INSTRUCTION — Repeat exactly the lines from the start of the material below up to and including the "settle(collet, colletMetal, 50)" line.

* Start DATASET CONTENT *

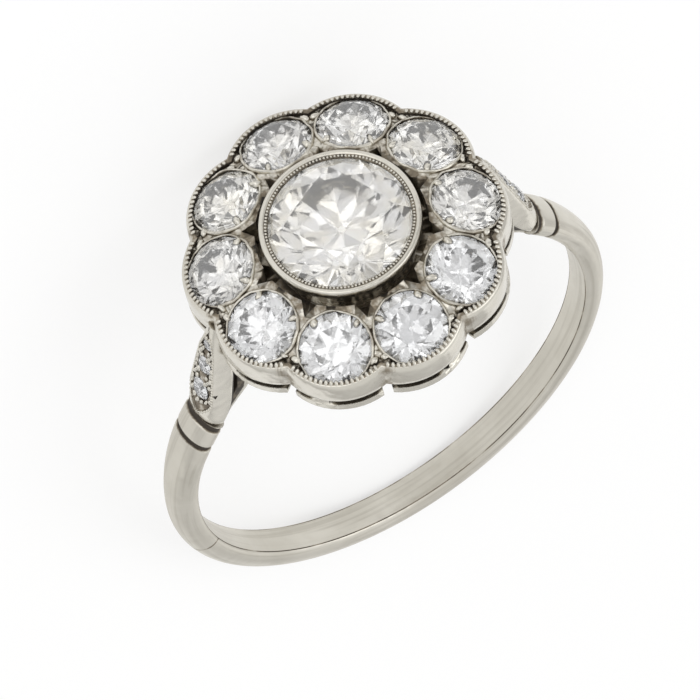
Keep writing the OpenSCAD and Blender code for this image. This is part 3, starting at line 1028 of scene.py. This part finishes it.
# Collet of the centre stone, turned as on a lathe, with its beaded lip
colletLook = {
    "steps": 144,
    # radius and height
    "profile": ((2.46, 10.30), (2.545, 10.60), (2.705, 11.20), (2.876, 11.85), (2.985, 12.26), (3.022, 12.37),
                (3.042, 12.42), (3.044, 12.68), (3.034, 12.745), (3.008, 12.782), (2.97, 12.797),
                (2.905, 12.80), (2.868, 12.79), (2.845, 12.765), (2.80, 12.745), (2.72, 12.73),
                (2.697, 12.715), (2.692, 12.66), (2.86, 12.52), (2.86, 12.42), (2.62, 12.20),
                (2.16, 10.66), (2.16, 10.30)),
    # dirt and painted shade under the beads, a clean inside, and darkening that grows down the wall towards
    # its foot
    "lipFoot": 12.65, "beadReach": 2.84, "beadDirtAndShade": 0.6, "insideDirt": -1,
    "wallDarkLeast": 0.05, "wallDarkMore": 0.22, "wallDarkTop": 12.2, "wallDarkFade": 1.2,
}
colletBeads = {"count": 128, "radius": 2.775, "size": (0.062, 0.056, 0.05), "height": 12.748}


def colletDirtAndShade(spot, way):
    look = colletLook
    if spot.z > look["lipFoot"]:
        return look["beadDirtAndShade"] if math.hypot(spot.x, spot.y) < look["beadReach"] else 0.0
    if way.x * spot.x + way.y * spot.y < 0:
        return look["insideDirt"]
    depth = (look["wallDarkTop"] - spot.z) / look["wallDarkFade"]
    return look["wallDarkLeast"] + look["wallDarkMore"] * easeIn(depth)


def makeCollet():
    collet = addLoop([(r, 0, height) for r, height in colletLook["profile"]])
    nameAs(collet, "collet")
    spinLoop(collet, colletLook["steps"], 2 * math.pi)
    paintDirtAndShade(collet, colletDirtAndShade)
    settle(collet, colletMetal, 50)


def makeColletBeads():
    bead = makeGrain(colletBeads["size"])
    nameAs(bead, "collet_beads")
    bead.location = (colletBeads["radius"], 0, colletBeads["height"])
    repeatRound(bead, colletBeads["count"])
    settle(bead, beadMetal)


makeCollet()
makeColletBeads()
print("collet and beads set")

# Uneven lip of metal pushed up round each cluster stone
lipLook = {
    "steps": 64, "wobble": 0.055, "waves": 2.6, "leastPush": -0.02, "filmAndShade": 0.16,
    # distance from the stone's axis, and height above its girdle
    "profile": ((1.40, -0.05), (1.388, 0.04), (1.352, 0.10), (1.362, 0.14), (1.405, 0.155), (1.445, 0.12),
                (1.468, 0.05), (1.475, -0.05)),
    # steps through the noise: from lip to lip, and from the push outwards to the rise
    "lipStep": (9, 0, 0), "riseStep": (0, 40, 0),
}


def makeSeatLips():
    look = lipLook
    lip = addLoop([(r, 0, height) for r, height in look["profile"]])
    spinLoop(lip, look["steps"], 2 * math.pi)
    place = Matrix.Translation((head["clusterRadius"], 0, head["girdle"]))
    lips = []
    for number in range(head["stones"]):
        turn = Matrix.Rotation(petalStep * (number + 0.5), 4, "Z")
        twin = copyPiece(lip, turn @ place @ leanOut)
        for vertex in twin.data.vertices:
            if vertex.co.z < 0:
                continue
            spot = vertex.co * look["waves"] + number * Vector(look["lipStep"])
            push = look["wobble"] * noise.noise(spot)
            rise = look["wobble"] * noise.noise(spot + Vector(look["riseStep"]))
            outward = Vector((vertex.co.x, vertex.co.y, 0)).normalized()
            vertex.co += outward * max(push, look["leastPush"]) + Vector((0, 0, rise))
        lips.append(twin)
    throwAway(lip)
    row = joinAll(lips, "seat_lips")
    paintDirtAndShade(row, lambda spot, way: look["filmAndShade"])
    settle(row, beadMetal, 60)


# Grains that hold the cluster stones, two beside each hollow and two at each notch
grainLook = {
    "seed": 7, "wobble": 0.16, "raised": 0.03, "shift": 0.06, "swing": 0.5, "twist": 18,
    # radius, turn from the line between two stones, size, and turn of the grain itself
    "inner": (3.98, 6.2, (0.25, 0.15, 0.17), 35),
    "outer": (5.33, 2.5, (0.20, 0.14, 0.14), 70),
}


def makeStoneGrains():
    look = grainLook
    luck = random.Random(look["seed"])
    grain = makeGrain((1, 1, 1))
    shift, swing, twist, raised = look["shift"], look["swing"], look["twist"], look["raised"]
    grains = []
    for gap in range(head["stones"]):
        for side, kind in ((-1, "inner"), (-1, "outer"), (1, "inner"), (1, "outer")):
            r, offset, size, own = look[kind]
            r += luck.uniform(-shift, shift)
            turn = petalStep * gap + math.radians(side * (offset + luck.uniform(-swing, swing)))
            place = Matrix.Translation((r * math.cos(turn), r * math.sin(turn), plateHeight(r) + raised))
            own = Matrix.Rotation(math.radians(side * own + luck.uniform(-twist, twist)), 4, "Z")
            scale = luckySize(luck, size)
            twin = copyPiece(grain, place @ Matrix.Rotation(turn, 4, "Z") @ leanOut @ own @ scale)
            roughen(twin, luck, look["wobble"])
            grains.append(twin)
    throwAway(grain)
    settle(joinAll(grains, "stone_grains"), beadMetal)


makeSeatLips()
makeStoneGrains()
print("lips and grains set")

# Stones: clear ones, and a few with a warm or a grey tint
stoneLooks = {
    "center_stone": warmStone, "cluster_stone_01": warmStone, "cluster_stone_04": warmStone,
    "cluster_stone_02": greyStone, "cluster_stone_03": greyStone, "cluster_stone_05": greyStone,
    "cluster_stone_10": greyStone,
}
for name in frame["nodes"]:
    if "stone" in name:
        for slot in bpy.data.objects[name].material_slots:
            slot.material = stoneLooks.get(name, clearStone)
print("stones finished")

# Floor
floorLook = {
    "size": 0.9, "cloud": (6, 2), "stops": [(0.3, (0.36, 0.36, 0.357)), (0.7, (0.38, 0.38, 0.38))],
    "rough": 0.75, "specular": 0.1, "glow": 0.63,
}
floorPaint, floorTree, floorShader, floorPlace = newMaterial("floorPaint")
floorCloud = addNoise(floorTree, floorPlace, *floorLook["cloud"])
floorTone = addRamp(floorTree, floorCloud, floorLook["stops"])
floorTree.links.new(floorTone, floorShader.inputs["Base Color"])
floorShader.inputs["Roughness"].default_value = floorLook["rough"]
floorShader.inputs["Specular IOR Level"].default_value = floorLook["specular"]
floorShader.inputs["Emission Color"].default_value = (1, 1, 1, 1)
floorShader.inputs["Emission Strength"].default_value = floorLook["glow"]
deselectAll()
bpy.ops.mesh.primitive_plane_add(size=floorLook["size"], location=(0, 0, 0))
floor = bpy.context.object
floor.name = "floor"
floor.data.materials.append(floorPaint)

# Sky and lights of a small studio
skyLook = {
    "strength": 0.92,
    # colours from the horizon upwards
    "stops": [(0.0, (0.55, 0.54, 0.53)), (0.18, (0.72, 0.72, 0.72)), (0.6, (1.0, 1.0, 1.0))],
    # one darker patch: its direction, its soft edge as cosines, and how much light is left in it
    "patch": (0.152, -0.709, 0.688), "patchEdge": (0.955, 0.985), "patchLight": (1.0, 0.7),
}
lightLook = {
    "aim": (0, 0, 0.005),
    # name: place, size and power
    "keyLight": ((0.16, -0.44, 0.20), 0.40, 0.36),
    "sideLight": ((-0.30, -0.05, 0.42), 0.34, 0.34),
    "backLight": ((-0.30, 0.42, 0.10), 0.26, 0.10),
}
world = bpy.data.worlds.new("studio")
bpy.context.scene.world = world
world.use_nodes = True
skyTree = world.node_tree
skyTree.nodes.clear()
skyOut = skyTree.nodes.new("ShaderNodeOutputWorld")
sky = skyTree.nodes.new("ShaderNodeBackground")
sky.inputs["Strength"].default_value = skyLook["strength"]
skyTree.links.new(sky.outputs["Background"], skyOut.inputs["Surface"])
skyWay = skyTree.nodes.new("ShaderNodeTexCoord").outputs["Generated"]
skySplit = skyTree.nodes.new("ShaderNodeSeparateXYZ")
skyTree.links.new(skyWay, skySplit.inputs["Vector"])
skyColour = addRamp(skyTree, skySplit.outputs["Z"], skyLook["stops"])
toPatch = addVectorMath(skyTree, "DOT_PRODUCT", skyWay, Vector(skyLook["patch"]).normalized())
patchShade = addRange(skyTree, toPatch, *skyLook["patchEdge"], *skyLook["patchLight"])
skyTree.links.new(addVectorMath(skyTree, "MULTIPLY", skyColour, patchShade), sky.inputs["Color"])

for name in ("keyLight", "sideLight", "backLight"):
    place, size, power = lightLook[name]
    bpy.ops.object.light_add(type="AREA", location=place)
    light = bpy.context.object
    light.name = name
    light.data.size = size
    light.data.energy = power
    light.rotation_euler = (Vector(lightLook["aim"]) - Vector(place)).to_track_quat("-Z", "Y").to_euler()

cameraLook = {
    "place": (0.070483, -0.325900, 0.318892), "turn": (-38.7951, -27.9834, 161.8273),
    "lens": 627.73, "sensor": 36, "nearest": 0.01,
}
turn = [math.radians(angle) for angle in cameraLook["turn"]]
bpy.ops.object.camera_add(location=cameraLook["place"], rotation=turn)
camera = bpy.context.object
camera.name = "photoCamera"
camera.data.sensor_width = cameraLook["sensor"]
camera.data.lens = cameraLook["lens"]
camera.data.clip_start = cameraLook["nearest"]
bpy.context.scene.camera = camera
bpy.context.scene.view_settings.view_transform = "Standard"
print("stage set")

* End DATASET CONTENT *

OUTPUT —
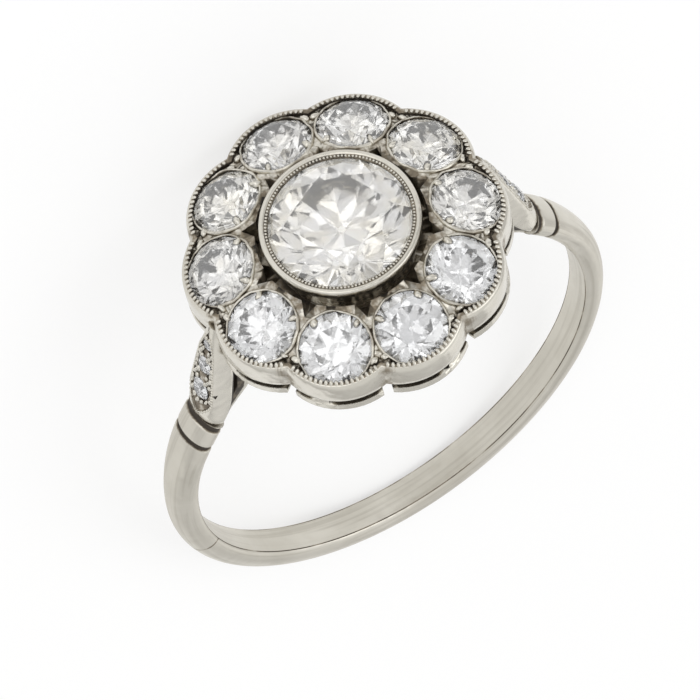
Keep writing the OpenSCAD and Blender code for this image. This is part 3, starting at line 1028 of scene.py. This part finishes it.
# Collet of the centre stone, turned as on a lathe, with its beaded lip
colletLook = {
    "steps": 144,
    # radius and height
    "profile": ((2.46, 10.30), (2.545, 10.60), (2.705, 11.20), (2.876, 11.85), (2.985, 12.26), (3.022, 12.37),
                (3.042, 12.42), (3.044, 12.68), (3.034, 12.745), (3.008, 12.782), (2.97, 12.797),
                (2.905, 12.80), (2.868, 12.79), (2.845, 12.765), (2.80, 12.745), (2.72, 12.73),
                (2.697, 12.715), (2.692, 12.66), (2.86, 12.52), (2.86, 12.42), (2.62, 12.20),
                (2.16, 10.66), (2.16, 10.30)),
    # dirt and painted shade under the beads, a clean inside, and darkening that grows down the wall towards
    # its foot
    "lipFoot": 12.65, "beadReach": 2.84, "beadDirtAndShade": 0.6, "insideDirt": -1,
    "wallDarkLeast": 0.05, "wallDarkMore": 0.22, "wallDarkTop": 12.2, "wallDarkFade": 1.2,
}
colletBeads = {"count": 128, "radius": 2.775, "size": (0.062, 0.056, 0.05), "height": 12.748}


def colletDirtAndShade(spot, way):
    look = colletLook
    if spot.z > look["lipFoot"]:
        return look["beadDirtAndShade"] if math.hypot(spot.x, spot.y) < look["beadReach"] else 0.0
    if way.x * spot.x + way.y * spot.y < 0:
        return look["insideDirt"]
    depth = (look["wallDarkTop"] - spot.z) / look["wallDarkFade"]
    return look["wallDarkLeast"] + look["wallDarkMore"] * easeIn(depth)


def makeCollet():
    collet = addLoop([(r, 0, height) for r, height in colletLook["profile"]])
    nameAs(collet, "collet")
    spinLoop(collet, colletLook["steps"], 2 * math.pi)
    paintDirtAndShade(collet, colletDirtAndShade)
    settle(collet, colletMetal, 50)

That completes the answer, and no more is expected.